Deuxièmement, des compétences et des niveaux de préparation différents sont nécessaires pour trouver les vulnérabilités et les exploiter.

Enfin, l’argent est la principale motivation des pirates participant à ces programmes dans moins de 15% des cas, selon HackerOne. Pour la majorité des hackers, le hacking est une passion et ils sont surtout à la recherche de défis et d’opportunités pour améliorer leurs compétences et rendre le web plus sûr – dans ce cas, les récompenses financières ne sont qu’un bonus et se mettre du mauvais côté de la loi n’en vaut pas la peine.

 

Politique de divulgation des vulnérabilités : une première étape pour améliorer la cybersécurité

La divulgation des vulnérabilités et les initiatives de Bug Bounty sont désormais un sujet dominant dans le domaine de la cybersécurité, et le secteur bancaire ne fait pas exception.

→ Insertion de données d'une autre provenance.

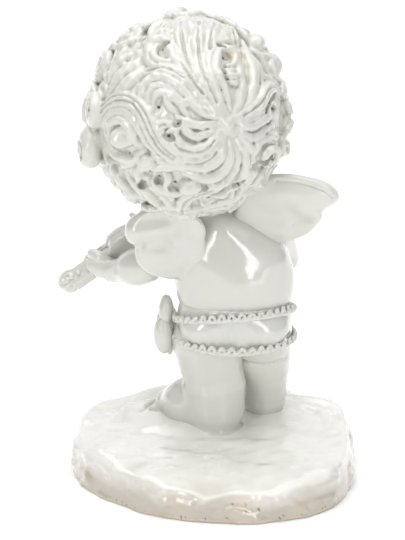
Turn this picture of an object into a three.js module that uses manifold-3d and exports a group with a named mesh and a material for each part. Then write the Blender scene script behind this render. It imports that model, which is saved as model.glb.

Bien que les programmes de Bug Bounty ne soient pas des solutions miracles et qu’un certain effort soit nécessaire pour s’assurer qu’ils sont réellement efficaces, la mise en œuvre d’une politique de divulgation des vulnérabilités semble ajouter une grande couche de sécurité supplémentaire pour un faible investissement. Nous ne pouvons donc que recommander la mise en œuvre d’une telle politique dès que la maturité cyber d’une organisation le permet.